*EXERCISE PROMPT:* Repeat exactly and only the lines from the line containing "it lies on." through the line containing "obj.matrix_parent_inverse = Matrix.Identity(4)", both included.

*SUPPLIED MATERIAL:*
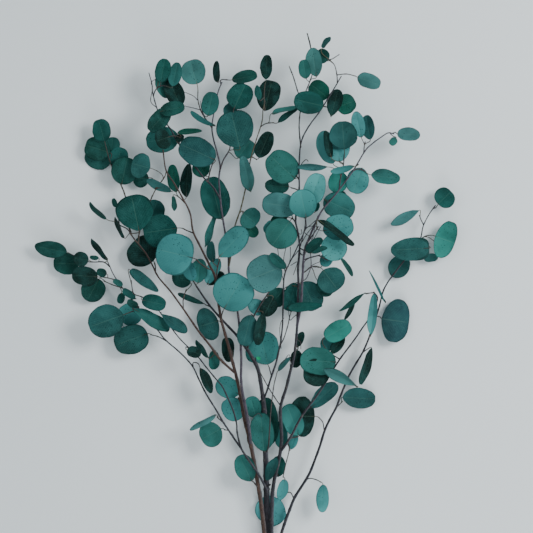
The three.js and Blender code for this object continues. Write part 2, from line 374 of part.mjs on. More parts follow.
      leaf(436, 236, 42, 456, 243, 41, 39, 5, 'fresh'),
      leaf(439, 257, 38, 425, 258, 36, 10, 30, 'steel')]),
    sprig([twig(0.8, 0.6, [424.5, 224.5, 42.1], [422, 220, 44], [420, 215, 45])], [
      leaf(420, 210, 46, 391, 224, 47, 11, 25, 'slate', 0.6)]),
    sprig([twig(0.7, 0.6, [434.5, 208, 43.4], [437, 207.5, 45])], [
      leaf(439, 204, 46, 452, 191, 47, 22, 4, 'deep')]),
  ], 'main'),
  limb('low_left', 'grey', twig(1.7, 0.6, [266.7, 499, 9.7], [266.5, 491, 15.5], [262, 481, 20.5],
    [258, 474, 22.5], [252, 465, 24], [245, 455, 25], [240, 447, 25.5], [235, 440, 26], [229, 431, 27],
    [223, 422, 28], [216, 410, 29], [206, 394, 30], [199, 380, 31], [192, 366, 32], [180, 353, 33],
    [165, 340, 34], [158, 331, 35], [149, 320, 36], [139, 309, 37], [129, 297, 38], [119, 284, 39],
    [112, 273, 39], [108, 264, 39], [103, 255, 38.5]), [
    sprig([twig(0.8, 0.6, [237, 443, 25.8], [230, 432, 24.5], [224, 430, 24])], [
      leaf(221, 429, 24, 201, 440, 22, 26, 5, 'mid')]),
    sprig([twig(0.8, 0.6, [223.5, 423, 27.9], [219, 419, 30], [217, 417, 30])], [
      leaf(216, 415, 33, 190, 430, 34, 9, 45, 'slate')]),
    sprig([twig(0.8, 0.6, [193, 368, 31.9], [193, 363, 34], [197, 363, 34.5], [199, 365, 34])], [
      leaf(200, 368, 33, 212, 393, 30, 12, 38, 'black')]),
    sprig([twig(0.8, 0.6, [167, 341.7, 33.9], [158, 337, 32], [150, 335, 31])], [
      leaf(147, 334, 31, 114, 346, 29, 30, 5, 'steel')]),
    sprig([twig(0.8, 0.6, [141, 311.3, 36.8], [134, 311, 40], [128, 313, 42])], [
      leaf(123, 315, 43, 89, 327, 44, 33, 5, 'steel'),
      leaf(133, 308.5, 44.5, 170, 330, 46, 16, 33, 'mid', 0.57)]),
    sprig([twig(0.8, 0.6, [137, 306.6, 37.2], [137, 308, 33.5], [135, 309, 32])], [
      leaf(137, 307, 31, 121, 322, 28, 24, 10, 'aqua')]),
    sprig([twig(0.8, 0.6, [136, 305.4, 37.3], [138, 307, 40], [139, 307, 41.5])], [
      leaf(138, 306, 43, 127, 301, 44, 10, 40, 'dark')]),
    sprig([twig(0.8, 0.6, [131, 299.4, 37.8], [134, 299, 40.5], [136, 299, 41])], [
      leaf(135, 298, 42, 123, 289, 43, 10, 40, 'mid')]),
    sprig([twig(0.8, 0.6, [122, 288, 38.7], [112, 285, 36], [103, 281, 35])], [
      leaf(98, 279, 34, 86, 301, 31, 24, 6, 'dark'),
      leaf(121, 293, 33, 119, 304, 31, 8, 15, 'deep')]),
    sprig([twig(0.8, 0.6, [116, 280, 39], [107, 278, 38], [101, 277, 38])], [
      leaf(97, 277, 41, 71, 275, 41.5, 20, 8, 'black'),
      leaf(106, 274, 41, 96, 271, 42, 9, 15, 'dark'),
      leaf(113, 280, 43, 122, 286, 44, 8, 40, 'mid')]),
    sprig([twig(0.9, 0.6, [109, 266.5, 39], [103, 262, 41], [94, 262, 42], [84, 261, 41], [74, 256, 41],
      [68, 253, 41])], [
      leaf(66, 252, 41, 33, 246, 42, 18, 20, 'dark', 0.45),
      leaf(78, 264, 36, 52, 263, 34, 22, 6, 'dark'),
      leaf(88, 260, 45, 73, 258, 46, 15, 6, 'black'),
      leaf(98, 258, 43, 89, 257, 44, 6, 40, 'dark'),
      leaf(107, 260, 44, 90, 239, 47, 12, 58, 'black')]),
  ], 'main'),
  limb('second_left', 'grey', twig(1.2, 0.6, [241.5, 449.5, 25.4], [239, 441, 29], [237, 431, 31],
    [236.5, 423, 31.5], [233, 410, 32.5], [227, 396, 34], [222, 386, 35], [216, 379, 36], [206, 367, 37],
    [199, 358, 38], [190, 349, 39], [180, 339, 40], [172, 329, 41], [166, 321, 41.5], [161, 314, 42],
    [155, 306, 42.5], [148, 300, 43]), [
    sprig([twig(0.8, 0.6, [189, 348, 39.1], [186, 347, 42], [186, 349, 43])], [
      leaf(187, 350, 43, 201, 354, 44, 12, 15, 'black')]),
    sprig([twig(0.8, 0.6, [163, 317, 41.8], [161, 313, 45], [161, 312, 46])], [
      leaf(161, 314, 46, 187, 333, 47, 14, 33, 'steel', 0.62)]),
    sprig([twig(0.8, 0.6, [150, 301.7, 42.9], [142, 297, 46], [134, 294, 47], [132, 288, 47.5],
      [131, 280, 48])], [
      leaf(130, 270, 49, 158, 292, 48, 12, 30, 'steel', 0.35),
      leaf(142, 300, 49, 166, 305, 50, 16, 8, 'deep')]),
  ], 'low_left'),
];

// The sag of the crown under its own weight, in squares, at a point of the plan.
function sagAt(across, down) {
  const run = Math.max(0, SAG_FROM - down) / SAG_LENGTH;
  const side = (across - AXIS_ACROSS) / SIDE_SAG_REACH;
  const sides = SIDE_SAG * (1 - Math.exp(-side * side)) * Math.min(1, run / SIDE_SAG_RUN);
  return CROWN_SAG * run ** SAG_POWER + sides;
}

// A point of the plan in millimetres.
function place([across, down, height]) {
  return new THREE.Vector3(across - CENTRE.across, CENTRE.down - down, height - sagAt(across, down))
    .multiplyScalar(SQUARE);
}

// A three.js geometry as a solid, with its shared corners joined.
function solidOf(geometry) {
  geometry.deleteAttribute('normal');
  geometry.deleteAttribute('uv');
  const merged = mergeVertices(geometry, MERGE_DISTANCE);
  return new wasm.Manifold(new wasm.Mesh({
    numProp: 3,
    vertProperties: new Float32Array(merged.attributes.position.array),
    triVerts: new Uint32Array(merged.index.array),
  }));
}

function geometryOf(solid) {
  const mesh = solid.getMesh();
  const geometry = new THREE.BufferGeometry();
  geometry.setAttribute('position', new THREE.BufferAttribute(new Float32Array(mesh.vertProperties), 3));
  geometry.setIndex(new THREE.BufferAttribute(new Uint32Array(mesh.triVerts), 1));
  return geometry;
}

// A smooth curve that reaches its points at even shares of its run, so that a stem's rings sit on them.
class StemCurve extends THREE.CatmullRomCurve3 {
  constructor(points) {
    super(points, false, 'catmullrom', CURVE_TENSION);
  }

  getPointAt(share, target) {
    return this.getPoint(share, target);
  }

  getTangentAt(share, target) {
    return this.getTangent(share, target);
  }
}

// A closed stem through its points, thinning from radius r0 to radius r1.
function stemSolid(points, r0, r1, sides) {
  const section = new THREE.Shape();
  for (let i = 0; i < sides; i += 1) {
    const turn = (2 * Math.PI * i) / sides;
    const corner = [r0 * Math.cos(turn), r0 * Math.sin(turn)];
    if (i === 0) section.moveTo(...corner);
    else section.lineTo(...corner);
  }
  section.closePath();
  const steps = points.length - 1;
  const geometry = new THREE.ExtrudeGeometry(section, { extrudePath: new StemCurve(points), steps });
  const corners = geometry.attributes.position;
  const corner = new THREE.Vector3();
  for (let i = 0; i < corners.count; i += 1) {
    corner.fromBufferAttribute(corners, i);
    let nearest = 0;
    points.forEach((point, k) => {
      if (point.distanceTo(corner) < points[nearest].distanceTo(corner)) nearest = k;
    });
    const radius = r0 + (r1 - r0) * (nearest / steps) ** TAPER_POWER;
    corner.sub(points[nearest]).multiplyScalar(radius / r0).add(points[nearest]);
    corners.setXYZ(i, corner.x, corner.y, corner.z);
  }
  return solidOf(geometry);
}

function twigSolid({ r0, r1, points }, sides, swell = 0) {
  return stemSolid(points.map(place), r0 + swell, r1 + swell, sides);
}

// The blade's own directions: along its midrib, across it and out of its upper face.
function bladeFrame({ base, tip, roll }) {
  const foot = place(base);
  const along = place(tip).sub(foot);
  const length = along.length();
  along.normalize();
  const up = new THREE.Vector3(0, 0, 1).addScaledVector(along, -along.z).normalize();
  const side = new THREE.Vector3().crossVectors(up, along);
  const turn = THREE.MathUtils.degToRad(roll);
  const face = up.clone().multiplyScalar(Math.cos(turn)).addScaledVector(side, Math.sin(turn));
  return { foot, along, across: new THREE.Vector3().crossVectors(face, along), face, length };
}

// A round blade: its outline runs from the base round the tip and back, and its sides are folded up.
function bladeSolid(blade) {
  const { foot, along, across, face, length } = bladeFrame(blade);
  const width = blade.width * SQUARE;
  const round = (Math.PI * (width + length)) / 2;
  const wanted = THREE.MathUtils.clamp(round / OUTLINE_STEP, OUTLINE_LEAST, OUTLINE_MOST);
  const rimPoints = 2 * Math.round(wanted / 2);
  const spread = Math.log(blade.belly) / Math.log(1 / 2);
  const rim = [];
  for (let i = 0; i < rimPoints; i += 1) {
    const turn = (2 * Math.PI * i) / rimPoints;
    const share = ((1 - Math.cos(turn)) / 2) ** spread;
    rim.push(new THREE.Vector2(length * share, (width * Math.sin(turn)) / 2));
  }
  const geometry = new THREE.ExtrudeGeometry(
    new THREE.Shape(rim), { depth: LEAF_THICKNESS, bevelEnabled: false, steps: 1 });
  geometry.translate(0, 0, -LEAF_THICKNESS / 2);
  const corners = geometry.attributes.position;
  for (let i = 0; i < corners.count; i += 1) {
    corners.setZ(i, corners.getZ(i) + LEAF_FOLD * Math.abs(corners.getY(i)));
  }
  geometry.applyMatrix4(new THREE.Matrix4().makeBasis(along, across, face).setPosition(foot));
  return solidOf(geometry);
}

// Where a leaf's stalk leaves its twig: the nearest place on the twigs, then some way back along it.
function stalkRoot(foot, twigs) {
  let best = { distance: Infinity };
  twigs.forEach(({ points }) => {
    const knots = points.map(place);
    for (let k = 1; k < knots.length; k += 1) {
      const stretch = new THREE.Line3(knots[k - 1], knots[k]);
      const share = stretch.closestPointToPointParameter(foot, true);
      const distance = stretch.at(share, new THREE.Vector3()).distanceTo(foot);
      if (distance < best.distance) best = { distance, stretch, share, first: k === 1 };
    }
  });
  const back = (STALK_SLIP * best.distance) / best.stretch.distance();
  return best.stretch.at(Math.max(best.first ? CLEAR_SHARE : 0, best.share - back), new THREE.Vector3());
}

// A leaf's stalk, straight from inside its twig to inside the blade.
function stalkSolid(blade, twigs) {
  const { foot, along } = bladeFrame(blade);
  const end = foot.clone().addScaledVector(along, STALK_END);
  return stemSolid([stalkRoot(foot, twigs), end], STALK_RADIUS, STALK_RADIUS, STALK_SIDES);
}

function sprigSolid({ twigs, leaves }) {
  return wasm.Manifold.union([
    ...twigs.map((wood) => twigSolid(wood, TWIG_SIDES)),
    ...leaves.flatMap((blade) => [bladeSolid(blade), stalkSolid(blade, twigs)]),
  ]);
}

// Takes the stretch that a side piece has inside its carrier away, with any sliver that is left behind.
function seat(solid, carrier) {
  const pieces = solid.subtract(carrier).decompose();
  return pieces.reduce((largest, piece) => (piece.volume() > largest.volume() ? piece : largest));
}

function meshOf(solid, name, color, roughness) {
  const mesh = new THREE.Mesh(
    geometryOf(solid), new THREE.MeshStandardMaterial({ color, roughness, metalness: 0 }));
  mesh.name = name;
  return mesh;
}

// A leaf that grows by itself from a limb is one piece with it, and a sprig of several is its own piece.
const branch = new THREE.Group();
const fattened = new Map(BRANCH.map(({ name, stem }) => [name, twigSolid(stem, LIMB_SIDES, GAP)]));
BRANCH.forEach(({ name, bark, stem, sprigs, from }) => {
  const lone = sprigs.filter(({ leaves }) => leaves.length === 1).map(sprigSolid);
  const wood = wasm.Manifold.union([twigSolid(stem, LIMB_SIDES), ...lone]);
  const body = from ? seat(wood, fattened.get(from)) : wood;
  branch.add(meshOf(body, `${name}_limb`, BARK[bark], BARK_ROUGHNESS));
  sprigs.filter(({ leaves }) => leaves.length > 1).forEach((plan, i) => {
    const seated = seat(sprigSolid(plan), fattened.get(name));
    branch.add(meshOf(seated, `${name}_sprig_${i + 1}`, TONES[plan.leaves[0].tone], LEAF_ROUGHNESS));
  });
});

// The origin sits below the middle of the branch, on the surface that it lies on.
const extent = new THREE.Box3().setFromObject(branch);
const middle = extent.getCenter(new THREE.Vector3());
branch.children.forEach(({ geometry }) => geometry.translate(-middle.x, -middle.y, -extent.min.z));

export default branch;
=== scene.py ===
"""A cut branch of preserved round-leaved eucalyptus, laid on a pale floor and seen from above.

Metres, +Z up. The branch lies along Y with its cut end at -Y and its crown at +Y.
"""

import math
import random

import bpy
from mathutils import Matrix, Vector, noise


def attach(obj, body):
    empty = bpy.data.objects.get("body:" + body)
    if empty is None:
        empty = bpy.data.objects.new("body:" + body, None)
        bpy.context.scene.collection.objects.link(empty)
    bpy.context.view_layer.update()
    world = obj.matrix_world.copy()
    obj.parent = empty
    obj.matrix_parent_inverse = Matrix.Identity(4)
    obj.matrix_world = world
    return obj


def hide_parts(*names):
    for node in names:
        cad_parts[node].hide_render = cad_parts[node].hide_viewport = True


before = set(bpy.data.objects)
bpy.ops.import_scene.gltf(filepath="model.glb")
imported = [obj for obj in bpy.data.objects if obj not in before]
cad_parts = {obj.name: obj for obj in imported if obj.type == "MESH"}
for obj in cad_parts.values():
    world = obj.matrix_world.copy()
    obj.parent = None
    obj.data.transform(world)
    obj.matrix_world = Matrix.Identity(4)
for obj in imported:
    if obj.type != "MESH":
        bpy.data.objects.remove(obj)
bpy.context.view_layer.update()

# The plan is the branch seen from above on squared paper: across counts squares to the right, down
# counts them towards the cut end, and height counts squares above the surface before the sag.
SQUARE = 0.0013
PLAN_SIDE = 533
CENTRE_ACROSS, CENTRE_DOWN = 246, 320
TO_FRAME = Vector((0.6983184814453125e-3, 0.0536651611328125e-3, 0.05899541825056076e-3))
CROWN_SAG = 44
SIDE_SAG = 8
SAG_FROM = 470
SAG_LENGTH = 400
SAG_POWER = 1.3
SIDE_SAG_REACH = 100
SIDE_SAG_RUN = 0.25
AXIS_ACROSS = 268
MILLIMETRE = 0.001
CENTIMETRES = 100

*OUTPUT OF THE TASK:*
// The origin sits below the middle of the branch, on the surface that it lies on.
const extent = new THREE.Box3().setFromObject(branch);
const middle = extent.getCenter(new THREE.Vector3());
branch.children.forEach(({ geometry }) => geometry.translate(-middle.x, -middle.y, -extent.min.z));

export default branch;
=== scene.py ===
"""A cut branch of preserved round-leaved eucalyptus, laid on a pale floor and seen from above.

Metres, +Z up. The branch lies along Y with its cut end at -Y and its crown at +Y.
"""

import math
import random

import bpy
from mathutils import Matrix, Vector, noise


def attach(obj, body):
    empty = bpy.data.objects.get("body:" + body)
    if empty is None:
        empty = bpy.data.objects.new("body:" + body, None)
        bpy.context.scene.collection.objects.link(empty)
    bpy.context.view_layer.update()
    world = obj.matrix_world.copy()
    obj.parent = empty
    obj.matrix_parent_inverse = Matrix.Identity(4)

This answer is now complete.